As the sole US-born museum conservator in the field, Jan is something of an anomaly. The daughter of immigrants from Taiwan, she mainly spoke English growing up and had to enrol in a language programme to master Chinese. She graduated from the Conservation Center of the Institute of Fine Arts at New York University, where no-one had the knowledge to impart Chinese conservation techniques, and subsequently trained at the Palace Museum in Beijing and the Shanghai Museum as well as the Met and the MFA Boston.
Two schools of thought
In China, Jan says, “the conservator, scientist and art historian are separate,” with conservators trained as apprentices solely to treat the painting. In the US, conservators are more likely to wrap art history and a scientific analysis of materials into their approach.
That reflects “two schools of thought”, Jan says. “One is being so skilled that you know it like the back of your hand; the other approach is more methodical—you have research, you have analysis. I’m somewhat in between. I’d like to do the work so well that I could do it in my sleep. But then there’s working with the painting to determine what its needs are, as opposed to just making it look good.”

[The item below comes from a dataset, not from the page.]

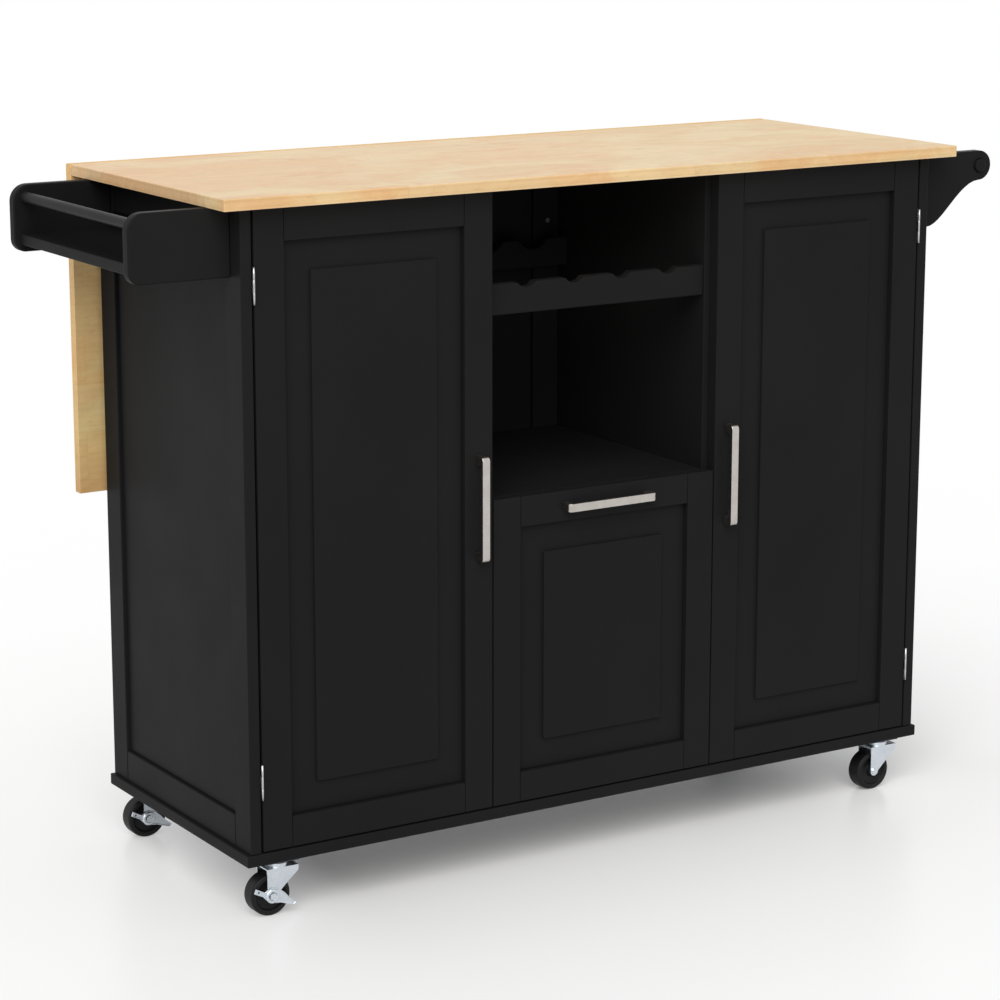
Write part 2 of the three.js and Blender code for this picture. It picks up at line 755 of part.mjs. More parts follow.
// A pivot hinge: a plate under the worktop, an arm that reaches into the leaf's slot, and a cross pin.
function leafHingeGeometry() {
  const armY = [worktopBack - leafAxisY - leafPlateDepth, armHalf];
  const plateTop = worktopUnder - seam - leafAxisZ;
  const armX = [-leafArmWidth / 2, leafArmWidth / 2];
  const plateY = [armY[0], worktopBack - leafAxisY - 2];
  return combine([
    block([-leafPlateWidth / 2, leafPlateWidth / 2], plateY, [plateTop - leafPlateThick, plateTop]),
    block(armX, armY, [-leafArmDrop, -leafArmDrop + leafArmHeight]),
    block(armX, plateY, [-leafArmDrop, plateTop]),
    block(armX, [-armHalf, armHalf], [-leafArmDrop, 0]),
    rodAlongX(armHalf, ...armX),
    rodAlongX(leafPinRadius, -leafPinReach, leafPinReach, 12),
  ]);
}

for (const [side, x] of leafHingeXs) {
  addPart(`leaf_hinge_${side}`, leafHingeGeometry(), finish.steel(), leafAxis).position.x = x;
}

// The supports hang on the back's outer stiles behind the leaf, and swing up with it until they hold it.
const swing = THREE.MathUtils.degToRad(supportSwing);
const supportHalf = supportWidth / 2;
const supportDrop = leafHalfThick + supportHalf + supportRestGap - supportLength * Math.cos(swing);
const supportY = (backOuterFace + worktopBack + leafGap) / 2;
const earInner = supportThick / 2 + supportEarGap;
const earOuter = earInner + supportEarThick;

function supportArm() {
  const shape = new THREE.Shape();
  shape.absarc(0, 0, supportHalf, 0, Math.PI);
  shape.absarc(0, -supportLength, supportHalf, Math.PI, 2 * Math.PI);
  shape.closePath();
  const bore = new THREE.Path();
  bore.absarc(0, 0, supportPinRadius + hingeClear, 0, 2 * Math.PI);
  shape.holes.push(bore);
  return extrudeAlongX(shape, -supportThick / 2, supportThick / 2, { curveSegments: 8 });
}

function supportBracket() {
  const plateBack = backOuterFace + seam - supportY;
  const plateFace = plateBack + supportPlateThick;
  const halfHeight = supportPlateHeight / 2;
  const earEnd = supportHalf;
  const plate = block(
    [-supportPlateWidth / 2, supportPlateWidth / 2],
    [plateBack, plateFace],
    [-halfHeight, halfHeight],
  );
  const ears = [[-earOuter, -earInner], [earInner, earOuter]].map((xs) =>
    block(xs, [plateBack + 1, earEnd], [-supportEarHeight / 2, supportEarHeight / 2]),
  );
  return combine([plate, ...ears, rodAlongX(supportPinRadius, -earOuter + 0.5, earOuter - 0.5)]);
}

for (const [side, hand] of [['left', -1], ['right', 1]]) {
  const pivot = groupAt(hand * (sideInner - backStile / 2), supportY, leafAxisZ - supportDrop);
  addPart(`leaf_support_${side}`, supportArm(), finish.blackPaint(), pivot);
  addPart(`leaf_support_bracket_${side}`, supportBracket(), finish.steel(), pivot);
}

// ---- Casters -----------------------------------------------------------------------------------------

const plateUnder = casterHeight - seam - casterPlateThick;
const bossUnder = plateUnder - casterBossHeight;
const capTop = bossUnder - casterCapGap;
const forkTop = capTop - casterCapHeight;
const forkInner = wheelWidth / 2 + forkSideGap;
const forkOuter = forkInner + casterSteel;

// The fixed plate, with the king pin that holds the fork.
function casterPlate() {
  const headTop = forkTop - casterSteel - casterCapGap;
  return combine([
    block(
      [-casterPlateLength / 2, casterPlateLength / 2],
      [-casterPlateWidth / 2, casterPlateWidth / 2],
      [plateUnder, plateUnder + casterPlateThick],
    ),
    rodAlongZ(casterBossRadius, bossUnder, plateUnder + 1),
    rodAlongZ(kingPinRadius, headTop - 1, plateUnder + 1, 16),
    rodAlongZ(kingPinHead, headTop - kingPinHeadThick, headTop, 16),
  ]);
}

// The fork trails behind the swivel axis. Its legs stand either side of the wheel and carry the axle.
function casterFork(axleFront, axleBack) {
  const back = -wheelTrail - forkLegHalf;
  const leg = new THREE.Shape();
  leg.moveTo(back, forkTop);
  leg.lineTo(back, wheelRadius);
  leg.absarc(-wheelTrail, wheelRadius, forkLegHalf, Math.PI, 2 * Math.PI);
  leg.lineTo(forkReach - 18, forkTop - 22.5);
  leg.lineTo(forkReach, forkTop - 7);
  leg.lineTo(forkReach, forkTop);
  leg.closePath();
  const axle = (radius, y0, y1) => rodAlongY(radius, y0, y1, 16).translate(-wheelTrail, 0, wheelRadius);
  return combine(
    [
      extrudeAlongY(leg, -forkOuter, -forkInner, { curveSegments: 8 }),
      extrudeAlongY(leg, forkInner, forkOuter, { curveSegments: 8 }),
      block([back, forkReach], [-forkOuter, forkOuter], [forkTop - casterSteel, forkTop]),
      rodAlongZ(casterCapRadius, forkTop - 0.5, capTop),
      axle(axleRadius, axleFront, axleBack),
      axle(axleHeadRadius, axleFront, axleFront + axleHeadThick),
      axle(axleHeadRadius, axleBack - axleHeadThick, axleBack),
    ],
    [rodAlongZ(kingPinRadius + casterCapGap, forkTop - 5, capTop + 1, 16)],
  );
}

// The wheel's section is turned about its axle, with a tyre, a recessed web and a hub with a bore.
function casterWheel() {
  const tyre = wheelWidth / 2;
  const bore = axleRadius + 0.3;
  const hub = forkInner - wheelSidePlay;
  const half = [
    [bore, hub],
    [bore + 5, hub],
    [bore + 6, tyre - 4.5],
    [wheelRadius - 8.5, tyre - 4.5],
    [wheelRadius - 6, tyre],
    [wheelRadius - 2, tyre],
    [wheelRadius, tyre - 2.5],
  ];
  const lower = half.map(([r, y]) => new THREE.Vector2(r, -y));
  const upper = half.map(([r, y]) => new THREE.Vector2(r, y)).reverse();
  const wheel = new THREE.LatheGeometry([...lower, ...upper, lower[0].clone()], 36);
  return toGeometry(toManifold(wheel));
}

// A stamped rocker beside the fork's front leg, drawn about the axle.
function brakeLever() {
  const shape = polygon([
    [-26, 7.5],
    [-14, 1.5],
    [-9.5, -3.5],
    [-4, -7.5],
    [4, -9.5],
    [12, -10.5],
    [21, -14],
    [30, -16.5],
    [34, -13.5],
    [22.5, -4],
    [17.5, 2],
    [9.5, 8.5],
    [0, 11],
    [-7, 9.5],
    [-11, 7],
    [-23.5, 13.5],
  ]);
  for (const [x, z, radius] of [[0, 0, axleRadius + 0.4], [-19.5, 8, 1.3]]) {
    const hole = new THREE.Path();
    hole.absarc(x, z, radius, 0, 2 * Math.PI);
    shape.holes.push(hole);
  }
  return extrudeAlongY(shape, 0, brakeThick, { curveSegments: 6 });
}

function addCaster(prefix, x, y, braked) {
  const caster = groupAt(x, y, 0);
  addPart(`${prefix}_plate`, casterPlate(), finish.zinc(), caster);
  const leverRoom = braked ? brakeThick + 2 * hingeClear : 0;
  const axleFront = -forkOuter - leverRoom - axleHeadThick;
  addPart(`${prefix}_fork`, casterFork(axleFront, forkOuter + axleHeadThick), finish.zinc(), caster);
  addPart(`${prefix}_wheel`, casterWheel(), finish.rubber(), caster)
    .position.set(-wheelTrail, 0, wheelRadius);
  if (braked) {
    addPart(`${prefix}_brake_lever`, brakeLever(), finish.zinc(), caster)
      .position.set(-wheelTrail, -forkOuter - hingeClear - brakeThick, wheelRadius);
  }
}

for (const [end, x, braked] of [
  ['left', -halfCabinet + casterEndInset, true],
  ['right', halfCabinet - casterEndInset, false],
]) {
  addCaster(`caster_front_${end}`, x, casterFaceInset, braked);
  addCaster(`caster_rear_${end}`, x, cabinetDepth - casterFaceInset, braked);
}

// ---- Footprint ---------------------------------------------------------------------------------------

const frontReach = Math.max(worktopFrontOverhang, handleReach + seam);
const backReach = worktopBack + leafGap + worktopThick;
island.position.set((spiceReach - towelReach) / 2, (frontReach - backReach) / 2, 0);

export default island;
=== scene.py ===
# Looks of the drop leaf kitchen island: painted boards, a light wooden top, satin metal fittings and
# rubber wheels. Metres, +Z up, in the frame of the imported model.

import json
import math

import bmesh
import bpy
from mathutils import Matrix, Vector
from mathutils.geometry import tessellate_polygon


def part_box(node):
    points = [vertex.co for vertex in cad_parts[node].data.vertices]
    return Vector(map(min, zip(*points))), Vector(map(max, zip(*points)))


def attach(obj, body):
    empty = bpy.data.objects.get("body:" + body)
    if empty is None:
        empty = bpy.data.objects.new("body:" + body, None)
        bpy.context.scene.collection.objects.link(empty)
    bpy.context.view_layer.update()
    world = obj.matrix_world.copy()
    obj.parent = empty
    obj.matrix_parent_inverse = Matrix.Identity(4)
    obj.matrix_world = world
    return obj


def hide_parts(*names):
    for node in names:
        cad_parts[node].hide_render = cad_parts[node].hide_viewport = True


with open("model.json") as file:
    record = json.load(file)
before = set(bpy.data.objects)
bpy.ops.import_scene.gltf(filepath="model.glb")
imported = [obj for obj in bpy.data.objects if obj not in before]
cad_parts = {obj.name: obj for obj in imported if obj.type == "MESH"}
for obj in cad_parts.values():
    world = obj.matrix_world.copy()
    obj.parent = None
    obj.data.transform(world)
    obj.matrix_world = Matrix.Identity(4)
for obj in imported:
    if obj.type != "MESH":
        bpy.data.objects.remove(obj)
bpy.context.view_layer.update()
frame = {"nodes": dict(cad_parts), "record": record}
nodes = frame["nodes"]
bodies = frame["record"]["behaviour"]["bodies"]
body_of = {node: body for body, names in bodies.items() for node in names}
mm = 0.001

fronts = ("left_door", "right_door", "bin_front")
casters = ("caster_front_left", "caster_front_right", "caster_rear_left", "caster_rear_right")


def srgb(r, g, b):
    """A colour written in 0-255 display values, as the linear values that a shader takes."""
    def linear(c):
        c /= 255
        return c / 12.92 if c <= 0.04045 else ((c + 0.055) / 1.055) ** 2.4
    return (linear(r), linear(g), linear(b), 1.0)


# ---- Material nodes -----------------------------------------------------------------------------------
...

Jan says conservators in China are more likely to entirely remount a painting than make small stabilising repairs. Elgar agrees. She says conservators in China may also resort to inpainting to fill in a hole in a painting that has obliterated, say, an eye in a face. “We would fill it with the original support material” from the back, she explains, “but we wouldn’t necessarily paint the eye back in. But in China, I believe they would try to replicate the eye.”
Yet Elgar reveres the traditions of the masters of Chinese painting conservation. The reason, she says, why traditional practices survive in China and Japan is “because they actually do work”.